Shorai sells one for something like $75.00.
Since I had one already for my hobby that does all types of batteries, I created a balance lead to go from my charger to the battery.


Also, the Shorai battery runs off the same charging system that's in the bike. Nothing special is needed in the Max.


Now for your question..
Do you happen to have a clock or GPS /USB power supply on your bike?
If so, is it wired to be on, ONLY, when the key is in the ON position?

USB converters used for cars/bikes, convert 13.8 volts down to 5 Volts.
These are constantly running even if you have the USB device in your pocket.
So, if its not wired thru your ignition cut off, it will drain your battery when not in use.

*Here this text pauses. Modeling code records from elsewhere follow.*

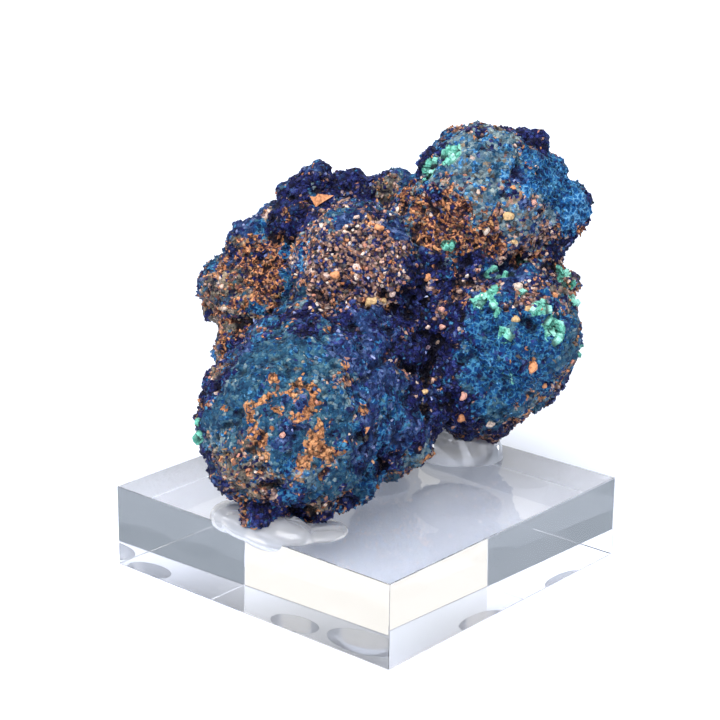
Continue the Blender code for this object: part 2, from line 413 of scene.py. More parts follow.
# Where each mineral grows on the display side: spots as millimetres across, millimetres
# up and radius. Indigo azurite fills most of what the spots leave.
DISPLAY_GROWTH: dict[str, dict[Mineral, Spots]] = {
    "front dome": {
        TEAL: (
            (-15, 28.5, 4), (-11.5, 30.5, 3.5), (-6, 28, 2.5), (-20, 21.5, 2.5), (-3.5, 20.5, 1.2),
            (-10, 26.8, 1), (-17.5, 23.5, 1.2), (-12.8, 20.5, 0.8), (-5, 21.5, 1), (-12.5, 15.5, 1.2),
        ),
        MIST: ((-19.8, 17.8, 1.6), (-3.5, 24, 1.2), (-18, 25.5, 1), (-12.5, 16.5, 0.8), (-7.5, 13.5, 1.2)),
        EARTH: (
            (-18, 12.5, 2.5), (-15.5, 14.5, 2), (-21, 19, 1), (-7, 9, 1.6), (-14.5, 12.5, 1),
            (-20, 15, 1.5),
        ),
        OCHRE: (
            (-12.2, 25.7, 1), (-9.5, 25.6, 1.5), (-7.2, 24.8, 1.5), (-6.6, 22.8, 1.2), (-12.3, 22.2, 1.1),
            (-10, 21.8, 1), (-15, 22.3, 1.4), (-15.3, 20, 1.5), (-14.4, 17.6, 1.8), (-8, 18.2, 1.4),
            (-6.1, 19, 1.1), (-8.5, 16, 1.3), (-5.6, 16.4, 1.6), (-19.3, 22.5, 0.9), (-3.3, 27.3, 0.8),
            (-1.4, 22.6, 0.8), (-8, 21.9, 0.9), (-13.5, 24, 0.8), (-12.8, 19.2, 0.7),
        ),
        STEEL: (
            (-11.3, 23.8, 1), (-8.9, 23.3, 1.1), (-11, 20.3, 1.2), (-17, 20.8, 1), (-10.9, 17.9, 1.6),
            (-8.8, 20.2, 0.8), (-0.5, 16.5, 2), (-16.5, 30, 1.2),
        ),
        AZURE: (
            (-10.6, 15.3, 0.9), (-13.8, 25.3, 0.7), (-10.8, 10.3, 1.2), (-0.5, 13, 2), (-3, 17.5, 1),
            (-2, 20, 1),
        ),
        INDIGO: ((-12.8, 12.3, 0.9), (-14.2, 7.8, 2), (1, 15, 1.5), (-3.5, 12.3, 0.9), (-2.8, 9.3, 1.2)),
        PALE: ((-13.7, 10.6, 1.1), (-4.3, 11, 1.2)),
        RUST: ((-17, 8.5, 1), (-5.5, 13.5, 0.8)),
    },
    "front side": {
        STEEL: ((-3, 30, 3), (2, 26.5, 3.5), (4, 20, 3), (-0.5, 21.5, 2)),
        AZURE: ((2.5, 23.5, 2), (2, 18.5, 1.2), (-1, 16, 1)),
        INDIGO: ((-9, 32.5, 2), (-3.5, 33, 1.5), (7, 24, 2), (2.5, 15, 2), (7, 18, 1.5), (5.5, 28.5, 1)),
        MIST: ((6.5, 15.5, 2.2), (8, 16.8, 1.2)),
        TEAL: ((-1.5, 10.5, 1.2), (3, 12.5, 1)),
    },
    "centre dome": {
        PALE: (
            (-5, 41.5, 4.5), (0.5, 40, 4.5), (-0.5, 45.5, 3.5), (3.5, 44, 2.5), (-7, 36.8, 1.6),
            (-4, 36, 1.4), (-1.5, 37, 1),
        ),
        STEEL: ((3.5, 47, 2), (-3, 48, 1.5)),
        AZURE: ((-11.5, 45, 1.5), (-11.5, 40, 1.5)),
        INDIGO: ((-10, 47.5, 1.5), (-10, 35, 2), (5.5, 42, 1.5), (4, 35, 1.5)),
    },
    "left lobes": {
        STEEL: ((-17.8, 48.7, 1.6), (-16, 50, 1.2), (-18.5, 43.5, 0.8)),
        RUST: (
            (-17, 45.8, 1.6), (-14.3, 42.5, 1.5), (-13.2, 46.5, 1.5), (-18.5, 39.5, 1.5), (-15.5, 40.5, 1),
            (-17.5, 33, 1.5), (-12, 49.5, 1.2), (-21.5, 31, 1.5), (-22, 35.5, 1.2), (-17.5, 36.5, 1),
        ),
        OCHRE: ((-14, 43, 0.7), (-16.8, 38.8, 0.8), (-14.8, 41.2, 0.5)),
        EARTH: (
            (-23, 36.5, 1.6), (-21, 33.5, 1.5), (-22.5, 40, 1.5), (-21, 27, 1.5), (-21.5, 44, 1.5),
            (-19.5, 46.5, 1), (-20, 42, 1.5), (-14.5, 49.8, 1), (-20.5, 38, 1.5), (-19.5, 35, 1.5),
        ),
        AZURE: ((-15.8, 36.5, 1.3), (-13.2, 35.5, 1), (-11.5, 41, 0.8)),
        INDIGO: ((-19, 30.3, 1.6), (-21.5, 25, 1.5), (-16, 44.2, 0.6), (-15.2, 35, 1), (-23.8, 34.8, 0.7)),
    },
    "peak and ridge": {
        INDIGO: ((-9.5, 54.5, 2), (-5, 52.5, 2), (-1, 53, 1.5), (-8.5, 49, 2), (-12, 52.5, 1.5)),
        STEEL: ((-8.5, 56.5, 1.5), (-3.5, 55, 1), (-11, 50.5, 1)),
        RUST: ((5, 52.5, 1.5), (-9.5, 51.5, 1), (-12, 50, 1)),
        TEAL: ((2.5, 55.5, 1), (-8, 53, 0.8)),
        EARTH: ((2.5, 54, 2),),
        PALE: ((-4, 50.5, 1.5), (-6.5, 50, 1), (4.5, 50.5, 1.5), (1, 50.5, 1.5), (-9, 53, 0.8)),
    },
    "saddle": {
        RUST: (
            (7.5, 50.5, 2), (10.5, 48.5, 1.5), (13, 46, 1.5), (16.5, 45, 1.5), (20.5, 44, 1.5),
            (11.5, 52.5, 1),
        ),
        INDIGO: ((9, 52, 1.5), (9, 42.5, 2), (14.5, 42.5, 1.5), (8, 55, 1)),
    },
    "upper right dome": {
        MIST: (
            (13, 53, 2.8), (15.5, 50, 2.2), (13.5, 58.8, 2.2), (18.5, 60, 1.8), (13, 56, 1.8),
            (16.5, 57, 1.2), (20, 57.5, 0.8), (19.8, 48.3, 1), (23, 45.2, 0.9), (24.8, 49, 1),
        ),
        TEAL: ((17.2, 55.3, 0.9), (17.5, 51.2, 1)),
        SKY: ((18.8, 55.5, 1.3), (22, 57.5, 1.5), (21.5, 53, 1.2), (17, 59, 0.9)),
        EARTH: ((18, 61.5, 1.2), (20.5, 51.5, 1), (11, 54, 1), (14.5, 51.5, 1)),
        INDIGO: ((23, 60.5, 1.5), (24.3, 54.8, 0.9), (28, 45, 1.6), (10, 58.5, 1)),
        STEEL: ((20.5, 54.5, 0.9), (21.5, 50, 1.2), (22.5, 48, 1)),
        PALE: (
            (12, 62, 1), (20.5, 47, 1.8), (24, 46.5, 1.8), (22, 43.5, 1.5), (18.5, 44, 1), (19, 49.5, 1),
        ),
    },
    "flange": {
        SKY: ((28, 55.5, 2), (29.5, 51.5, 2.2), (27.8, 48, 1.8), (26.5, 52, 1.5), (27, 57, 1)),
    },
    "lower right dome": {
        AZURE: ((16, 32, 3), (19, 28.5, 3), (15, 28, 2), (24.5, 25.5, 1.5), (24.5, 31, 1.5), (16, 22.5, 2)),
        SKY: ((13.5, 33.5, 1), (16.5, 29, 1), (17.5, 25.5, 1)),
        TEAL: ((28.5, 33, 1.2), (26.5, 29.5, 1.5), (19, 21.5, 1.5), (24.5, 22.5, 1.5), (14.5, 25, 1)),
        INDIGO: (
            (22, 34, 1), (13.5, 19, 2.5), (17.5, 19, 1.5), (12, 25, 1.5), (11, 30.5, 1.5), (21.5, 28, 0.8),
        ),
        PALE: ((14, 40.5, 1.5), (17.5, 40, 2), (22.5, 38, 2), (24.5, 39.5, 1.3), (19.5, 36.5, 1)),
        EARTH: ((27.8, 36, 1.6), (29, 31.5, 1.5), (27.5, 27, 1.8), (25.8, 38.8, 1.2), (16, 39, 0.8)),
        STEEL: ((14.5, 38, 1), (26.5, 33.5, 1)),
    },
    "valley": {
        INDIGO: ((6.5, 38, 2), (9.5, 34.5, 2), (7, 31, 2), (10, 28, 1.5), (4.5, 34.5, 1.5)),
        PALE: ((8.5, 39.5, 1.5), (10, 36, 1), (10, 33.5, 0.8), (8, 33.5, 0.8), (12, 37.5, 1.5)),
        STEEL: ((5.5, 37, 1), (9.5, 24, 1.5)),
    },
    "malachite": {
        MALACHITE: (
            (11, 58, 1.6), (8, 55.5, 1.5), (11, 45, 0.9), (17, 41.5, 0.9), (17, 38.5, 1.1),
            (15.5, 37, 1.3), (17.5, 36.5, 1.1), (21.5, 38.5, 1), (23.5, 36, 1.3), (25, 34, 1.2),
            (25.5, 32.5, 1.3), (18.5, 32.5, 1), (19, 26.5, 1), (28, 41, 1.5), (28.5, 37.5, 0.9),
            (30, 30.5, 0.9), (-23, 19.5, 2), (19, 40.5, 0.8), (21.5, 43, 0.9),
        ),
    },
}

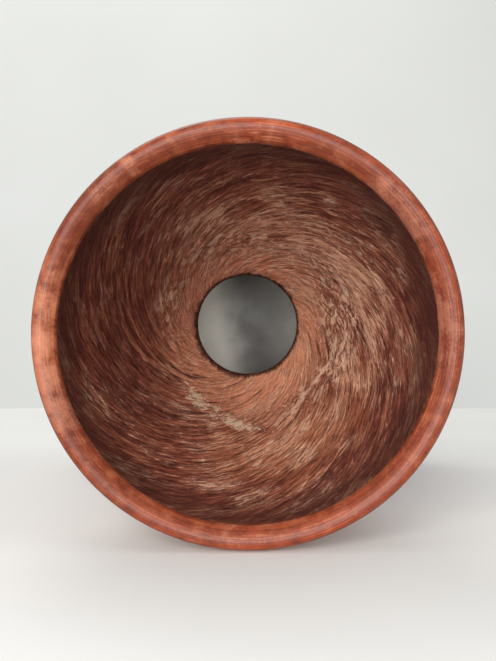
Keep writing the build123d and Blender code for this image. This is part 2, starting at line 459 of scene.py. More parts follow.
# ---- wooden shell
CARVED_TURNS, PLAIN_TURNS, HOLE_TURNS = 440, 220, 32
CARVED_RINGS = 146
SPIRAL = radians(44)  # pitch of the gouge strokes against a circle round the bell
CARVED, TURNED, BOWL = 0, 1, 2
SMOOTH_GAP = 3.5 * MM  # least spacing of the points that a smooth curve goes through
LIP_R, OPENING_R, COLLAR_R = 0.1121, 0.1151, 0.1305  # lip's bevel, bearing edge and collar, at most or least
LIP_TOP, OUTER_LIP_TOP, COLLAR_ROOT = 0.02, 0.024, 0.38
ONE_RING, FULL_RING = 24, 90  # vertices that share a radius and height on a turned edge

inside, outside = section_points()
inner = inside[np.argsort(inside[:, 1])][:, :2]
throat_r = inner[:, 0].min()
land = inner[np.abs(inner[:, 0] - throat_r) < 1e-5][:, 1]
throat_low, throat_high = land.min(), land.max()
bell = curve_through(thin(inner[inner[:, 1] <= throat_low + 1e-6], SMOOTH_GAP), 0.5 * MM)
bowl = curve_through(thin(inner[inner[:, 1] >= throat_high - 1e-6], SMOOTH_GAP), 15 * MM)

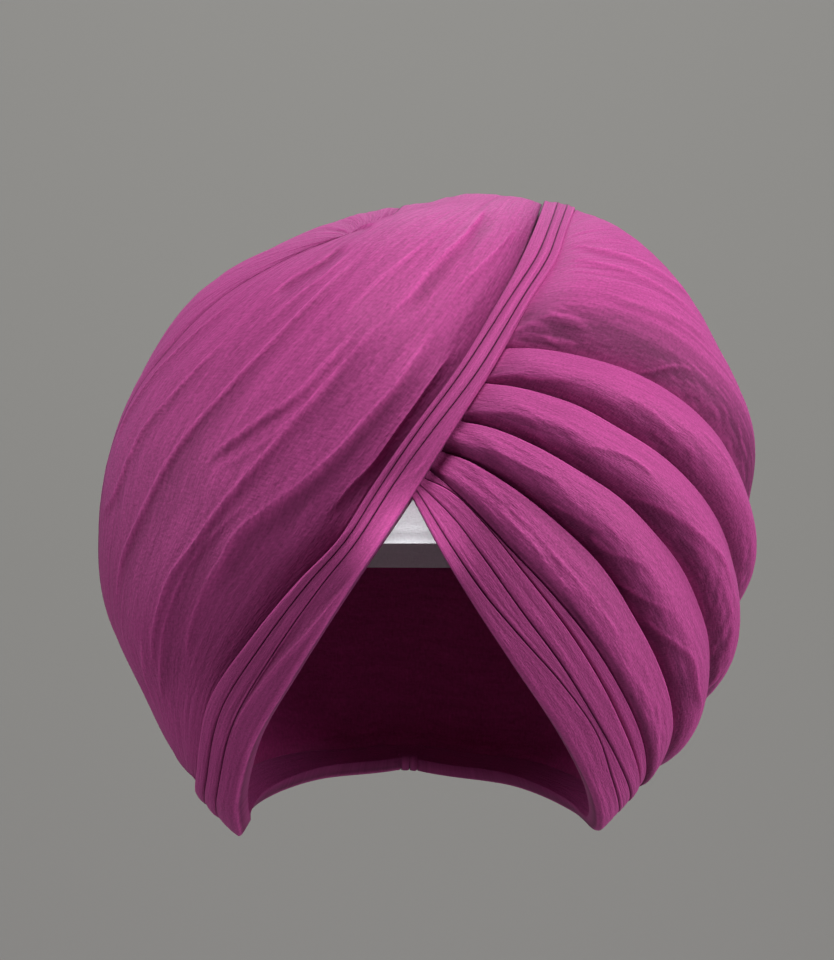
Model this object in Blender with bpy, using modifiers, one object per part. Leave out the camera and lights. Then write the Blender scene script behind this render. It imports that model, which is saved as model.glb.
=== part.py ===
"""A wound cloth turban, as worn: nested wraps round a head-shaped hollow, with a V opening at the brow.

Origin: where the crown of the head touches the hollow. +Z up, the brow faces -Y, +X is the viewer's right.
The outer cloth is laid out on one rounded form, given by its radius from a centre inside the head. Each fold
is a curve on that form, and each wrap is the cloth between two folds, puffed up between them.
"""

from collections import namedtuple

import bmesh
import bpy
import numpy as np

MM = 0.001

# Driving sizes, in mm
CENTRE = np.array([0.0, 0.0, -40.0])
EYE = np.array([0.0, -1600.0, -20.0])
HEAD_HALF_BREADTH = 77.0
HEAD_HALF_DEPTH = 98.0
HEAD_DOME = 70.0
HEAD_BELOW = 230.0
BAND_GAP = 2.9
BAND_THICKNESS = 1.2
HOLLOW_CLEARANCE = 4.0
LEAST_CLOTH = 7.5
COVER = 11.5
COVER_EASE = 10.0
HOLLOW_EASE = 4.0
LEAST_EDGE = 1.1
SIDE_GAP = 0.7
MOST_INSET = 0.3
RADIAL_GAP = 1.2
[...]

I tapped off the headlight wires for my GPS.

Just something to think about.



Created a video for my charger.
https://www.youtube.com/watch?v=roj4zCvgdMs
 
Now for your question..
Do you happen to have a clock or GPS /USB power supply on your bike?
If so, is it wired to be on, ONLY, when the key is in the ON position?

USB converters used for cars/bikes, convert 13.8 volts down to 5 Volts.
These are constantly running even if you have the USB device in your pocket.
So, if its not wired thru your ignition cut off, it will drain your battery when not in use.

I tapped off the headlight wires for my GPS.

Just something to think about.

I've got no extra's hooked up at all...well, a shift light, but it isn't drawing with the key off. When I checked with the negative lead unhooked, there was no draw at all on the battery. New one is on the truck for delivery today. I hope to have better luck with it.